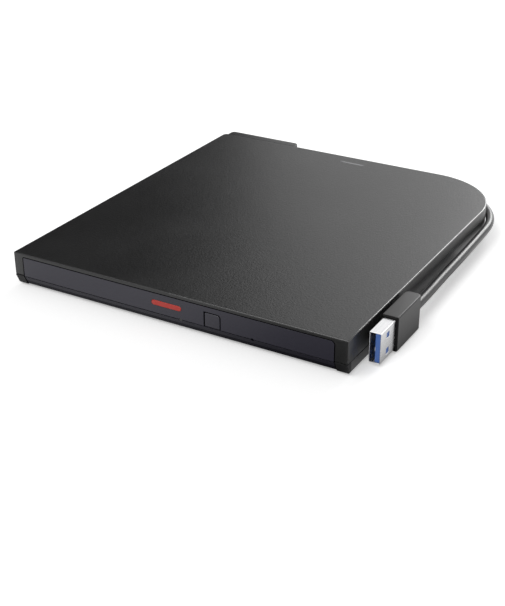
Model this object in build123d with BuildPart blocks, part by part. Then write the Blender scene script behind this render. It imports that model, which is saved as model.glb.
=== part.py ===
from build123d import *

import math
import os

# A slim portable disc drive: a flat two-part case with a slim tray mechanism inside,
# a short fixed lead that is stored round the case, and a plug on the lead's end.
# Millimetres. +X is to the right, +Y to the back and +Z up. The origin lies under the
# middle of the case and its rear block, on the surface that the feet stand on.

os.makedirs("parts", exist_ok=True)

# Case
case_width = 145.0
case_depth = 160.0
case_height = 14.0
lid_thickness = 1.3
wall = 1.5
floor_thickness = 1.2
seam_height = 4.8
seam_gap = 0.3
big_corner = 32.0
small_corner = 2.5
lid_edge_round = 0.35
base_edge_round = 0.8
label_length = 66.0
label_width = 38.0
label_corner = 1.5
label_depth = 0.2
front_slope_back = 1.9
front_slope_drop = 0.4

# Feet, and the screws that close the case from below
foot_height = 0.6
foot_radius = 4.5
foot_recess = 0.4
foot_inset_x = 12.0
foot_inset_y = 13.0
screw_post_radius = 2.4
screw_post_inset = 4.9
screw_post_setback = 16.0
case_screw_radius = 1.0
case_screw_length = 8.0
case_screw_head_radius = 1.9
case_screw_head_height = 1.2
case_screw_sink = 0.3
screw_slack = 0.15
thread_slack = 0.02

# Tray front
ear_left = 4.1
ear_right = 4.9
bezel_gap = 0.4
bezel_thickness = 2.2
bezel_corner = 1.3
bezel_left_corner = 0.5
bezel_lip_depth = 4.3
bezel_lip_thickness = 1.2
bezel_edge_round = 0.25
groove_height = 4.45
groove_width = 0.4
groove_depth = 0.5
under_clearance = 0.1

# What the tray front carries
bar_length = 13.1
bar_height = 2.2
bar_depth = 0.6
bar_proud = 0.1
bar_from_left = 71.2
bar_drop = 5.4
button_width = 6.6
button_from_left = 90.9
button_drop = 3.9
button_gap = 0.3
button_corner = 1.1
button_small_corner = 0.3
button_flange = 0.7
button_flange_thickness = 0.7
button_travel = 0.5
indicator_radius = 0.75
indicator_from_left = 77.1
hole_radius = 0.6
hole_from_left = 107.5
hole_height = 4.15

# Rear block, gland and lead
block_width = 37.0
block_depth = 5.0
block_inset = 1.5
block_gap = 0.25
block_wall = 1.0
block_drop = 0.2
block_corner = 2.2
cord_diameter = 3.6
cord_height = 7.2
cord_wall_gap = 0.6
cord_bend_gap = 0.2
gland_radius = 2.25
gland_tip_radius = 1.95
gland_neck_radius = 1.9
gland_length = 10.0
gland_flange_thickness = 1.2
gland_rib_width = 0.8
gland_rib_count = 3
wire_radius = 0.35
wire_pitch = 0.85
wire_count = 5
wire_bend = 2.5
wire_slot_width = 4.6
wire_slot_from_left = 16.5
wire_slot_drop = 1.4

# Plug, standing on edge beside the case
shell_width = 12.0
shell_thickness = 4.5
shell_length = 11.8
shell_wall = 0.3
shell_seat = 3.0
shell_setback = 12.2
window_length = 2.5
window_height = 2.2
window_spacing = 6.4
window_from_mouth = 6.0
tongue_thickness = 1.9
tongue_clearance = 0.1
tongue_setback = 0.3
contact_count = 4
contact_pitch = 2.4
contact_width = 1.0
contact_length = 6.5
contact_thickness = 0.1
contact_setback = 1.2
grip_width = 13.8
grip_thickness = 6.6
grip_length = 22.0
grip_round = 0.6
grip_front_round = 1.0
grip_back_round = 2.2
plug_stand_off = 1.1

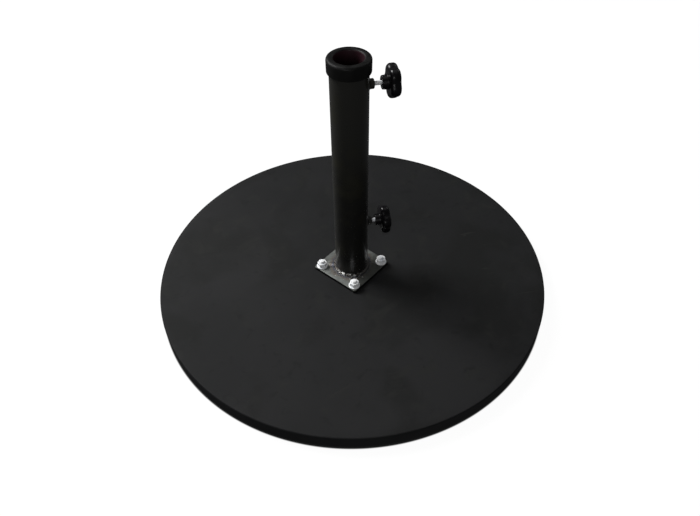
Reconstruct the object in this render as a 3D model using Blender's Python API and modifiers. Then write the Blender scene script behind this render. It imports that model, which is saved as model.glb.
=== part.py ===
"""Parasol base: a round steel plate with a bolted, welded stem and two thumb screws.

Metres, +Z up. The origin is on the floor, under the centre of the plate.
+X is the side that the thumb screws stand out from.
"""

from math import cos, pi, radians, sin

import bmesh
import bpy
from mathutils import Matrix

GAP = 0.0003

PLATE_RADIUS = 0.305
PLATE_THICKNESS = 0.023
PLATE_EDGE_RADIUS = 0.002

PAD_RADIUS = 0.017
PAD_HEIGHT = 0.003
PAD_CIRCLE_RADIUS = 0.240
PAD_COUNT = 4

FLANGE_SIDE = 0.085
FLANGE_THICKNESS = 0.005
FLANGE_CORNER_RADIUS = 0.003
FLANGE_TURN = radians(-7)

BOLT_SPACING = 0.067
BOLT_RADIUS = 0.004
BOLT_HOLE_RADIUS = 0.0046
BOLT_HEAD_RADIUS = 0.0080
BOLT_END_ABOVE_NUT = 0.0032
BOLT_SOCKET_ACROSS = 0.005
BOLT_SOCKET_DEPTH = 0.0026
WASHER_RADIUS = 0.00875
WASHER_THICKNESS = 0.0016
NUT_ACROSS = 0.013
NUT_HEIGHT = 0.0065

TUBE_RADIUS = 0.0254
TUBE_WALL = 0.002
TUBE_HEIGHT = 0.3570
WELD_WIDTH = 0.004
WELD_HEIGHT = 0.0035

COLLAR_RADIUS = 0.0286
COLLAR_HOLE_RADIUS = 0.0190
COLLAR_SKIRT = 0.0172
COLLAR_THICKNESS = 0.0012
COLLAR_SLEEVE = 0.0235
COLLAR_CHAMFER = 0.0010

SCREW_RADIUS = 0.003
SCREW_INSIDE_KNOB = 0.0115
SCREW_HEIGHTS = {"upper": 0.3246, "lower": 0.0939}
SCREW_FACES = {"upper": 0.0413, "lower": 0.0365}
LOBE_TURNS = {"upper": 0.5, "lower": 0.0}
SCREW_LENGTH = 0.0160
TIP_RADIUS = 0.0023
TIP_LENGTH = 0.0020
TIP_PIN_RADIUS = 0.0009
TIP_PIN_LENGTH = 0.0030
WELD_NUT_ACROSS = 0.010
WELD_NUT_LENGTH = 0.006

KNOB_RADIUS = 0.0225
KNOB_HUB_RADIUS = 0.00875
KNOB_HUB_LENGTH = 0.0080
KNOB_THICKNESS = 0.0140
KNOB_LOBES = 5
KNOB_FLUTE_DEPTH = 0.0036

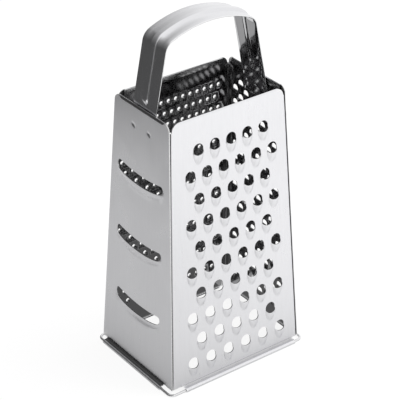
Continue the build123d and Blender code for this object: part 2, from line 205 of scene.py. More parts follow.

================

▸ **Task details**
Produce an exact copy of the whole listing.

▸ **Right answer**
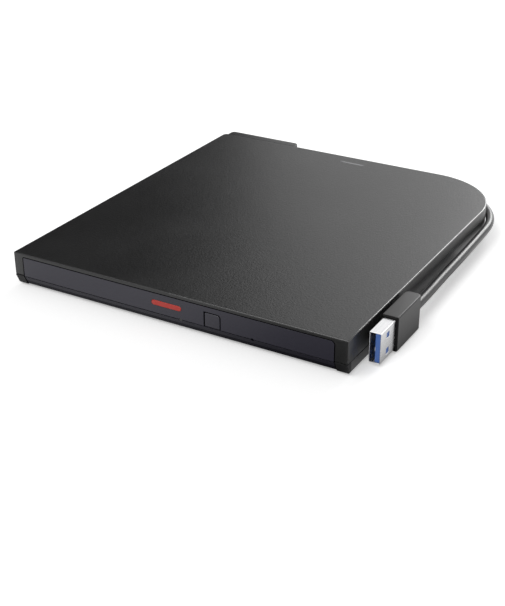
Model this object in build123d with BuildPart blocks, part by part. Then write the Blender scene script behind this render. It imports that model, which is saved as model.glb.
=== part.py ===
from build123d import *

import math
import os

# A slim portable disc drive: a flat two-part case with a slim tray mechanism inside,
# a short fixed lead that is stored round the case, and a plug on the lead's end.
# Millimetres. +X is to the right, +Y to the back and +Z up. The origin lies under the
# middle of the case and its rear block, on the surface that the feet stand on.

os.makedirs("parts", exist_ok=True)

# Case
case_width = 145.0
case_depth = 160.0
case_height = 14.0
lid_thickness = 1.3
wall = 1.5
floor_thickness = 1.2
seam_height = 4.8
seam_gap = 0.3
big_corner = 32.0
small_corner = 2.5
lid_edge_round = 0.35
base_edge_round = 0.8
label_length = 66.0
label_width = 38.0
label_corner = 1.5
label_depth = 0.2
front_slope_back = 1.9
front_slope_drop = 0.4

# Feet, and the screws that close the case from below
foot_height = 0.6
foot_radius = 4.5
foot_recess = 0.4
foot_inset_x = 12.0
foot_inset_y = 13.0
screw_post_radius = 2.4
screw_post_inset = 4.9
screw_post_setback = 16.0
case_screw_radius = 1.0
case_screw_length = 8.0
case_screw_head_radius = 1.9
case_screw_head_height = 1.2
case_screw_sink = 0.3
screw_slack = 0.15
thread_slack = 0.02

# Tray front
ear_left = 4.1
ear_right = 4.9
bezel_gap = 0.4
bezel_thickness = 2.2
bezel_corner = 1.3
bezel_left_corner = 0.5
bezel_lip_depth = 4.3
bezel_lip_thickness = 1.2
bezel_edge_round = 0.25
groove_height = 4.45
groove_width = 0.4
groove_depth = 0.5
under_clearance = 0.1

# What the tray front carries
bar_length = 13.1
bar_height = 2.2
bar_depth = 0.6
bar_proud = 0.1
bar_from_left = 71.2
bar_drop = 5.4
button_width = 6.6
button_from_left = 90.9
button_drop = 3.9
button_gap = 0.3
button_corner = 1.1
button_small_corner = 0.3
button_flange = 0.7
button_flange_thickness = 0.7
button_travel = 0.5
indicator_radius = 0.75
indicator_from_left = 77.1
hole_radius = 0.6
hole_from_left = 107.5
hole_height = 4.15

# Rear block, gland and lead
block_width = 37.0
block_depth = 5.0
block_inset = 1.5
block_gap = 0.25
block_wall = 1.0
block_drop = 0.2
block_corner = 2.2
cord_diameter = 3.6
cord_height = 7.2
cord_wall_gap = 0.6
cord_bend_gap = 0.2
gland_radius = 2.25
gland_tip_radius = 1.95
gland_neck_radius = 1.9
gland_length = 10.0
gland_flange_thickness = 1.2
gland_rib_width = 0.8
gland_rib_count = 3
wire_radius = 0.35
wire_pitch = 0.85
wire_count = 5
wire_bend = 2.5
wire_slot_width = 4.6
wire_slot_from_left = 16.5
wire_slot_drop = 1.4

# Plug, standing on edge beside the case
shell_width = 12.0
shell_thickness = 4.5
shell_length = 11.8
shell_wall = 0.3
shell_seat = 3.0
shell_setback = 12.2
window_length = 2.5
window_height = 2.2
window_spacing = 6.4
window_from_mouth = 6.0
tongue_thickness = 1.9
tongue_clearance = 0.1
tongue_setback = 0.3
contact_count = 4
contact_pitch = 2.4
contact_width = 1.0
contact_length = 6.5
contact_thickness = 0.1
contact_setback = 1.2
grip_width = 13.8
grip_thickness = 6.6
grip_length = 22.0
grip_round = 0.6
grip_front_round = 1.0
grip_back_round = 2.2
plug_stand_off = 1.1

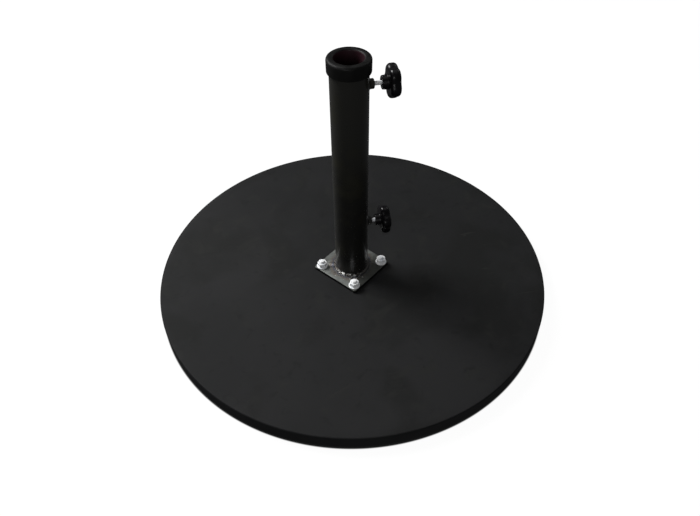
Reconstruct the object in this render as a 3D model using Blender's Python API and modifiers. Then write the Blender scene script behind this render. It imports that model, which is saved as model.glb.
=== part.py ===
"""Parasol base: a round steel plate with a bolted, welded stem and two thumb screws.

Metres, +Z up. The origin is on the floor, under the centre of the plate.
+X is the side that the thumb screws stand out from.
"""

from math import cos, pi, radians, sin

import bmesh
import bpy
from mathutils import Matrix

GAP = 0.0003

PLATE_RADIUS = 0.305
PLATE_THICKNESS = 0.023
PLATE_EDGE_RADIUS = 0.002

PAD_RADIUS = 0.017
PAD_HEIGHT = 0.003
PAD_CIRCLE_RADIUS = 0.240
PAD_COUNT = 4

FLANGE_SIDE = 0.085
FLANGE_THICKNESS = 0.005
FLANGE_CORNER_RADIUS = 0.003
FLANGE_TURN = radians(-7)

BOLT_SPACING = 0.067
BOLT_RADIUS = 0.004
BOLT_HOLE_RADIUS = 0.0046
BOLT_HEAD_RADIUS = 0.0080
BOLT_END_ABOVE_NUT = 0.0032
BOLT_SOCKET_ACROSS = 0.005
BOLT_SOCKET_DEPTH = 0.0026
WASHER_RADIUS = 0.00875
WASHER_THICKNESS = 0.0016
NUT_ACROSS = 0.013
NUT_HEIGHT = 0.0065

TUBE_RADIUS = 0.0254
TUBE_WALL = 0.002
TUBE_HEIGHT = 0.3570
WELD_WIDTH = 0.004
WELD_HEIGHT = 0.0035

COLLAR_RADIUS = 0.0286
COLLAR_HOLE_RADIUS = 0.0190
COLLAR_SKIRT = 0.0172
COLLAR_THICKNESS = 0.0012
COLLAR_SLEEVE = 0.0235
COLLAR_CHAMFER = 0.0010

SCREW_RADIUS = 0.003
SCREW_INSIDE_KNOB = 0.0115
SCREW_HEIGHTS = {"upper": 0.3246, "lower": 0.0939}
SCREW_FACES = {"upper": 0.0413, "lower": 0.0365}
LOBE_TURNS = {"upper": 0.5, "lower": 0.0}
SCREW_LENGTH = 0.0160
TIP_RADIUS = 0.0023
TIP_LENGTH = 0.0020
TIP_PIN_RADIUS = 0.0009
TIP_PIN_LENGTH = 0.0030
WELD_NUT_ACROSS = 0.010
WELD_NUT_LENGTH = 0.006

KNOB_RADIUS = 0.0225
KNOB_HUB_RADIUS = 0.00875
KNOB_HUB_LENGTH = 0.0080
KNOB_THICKNESS = 0.0140
KNOB_LOBES = 5
KNOB_FLUTE_DEPTH = 0.0036

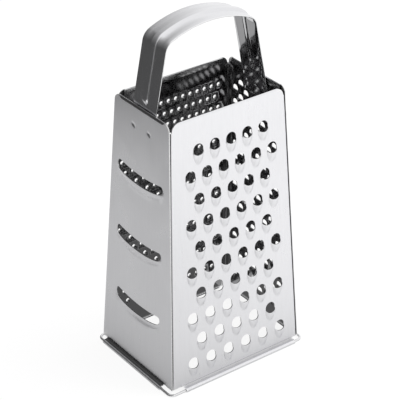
Continue the build123d and Blender code for this object: part 2, from line 205 of scene.py. More parts follow.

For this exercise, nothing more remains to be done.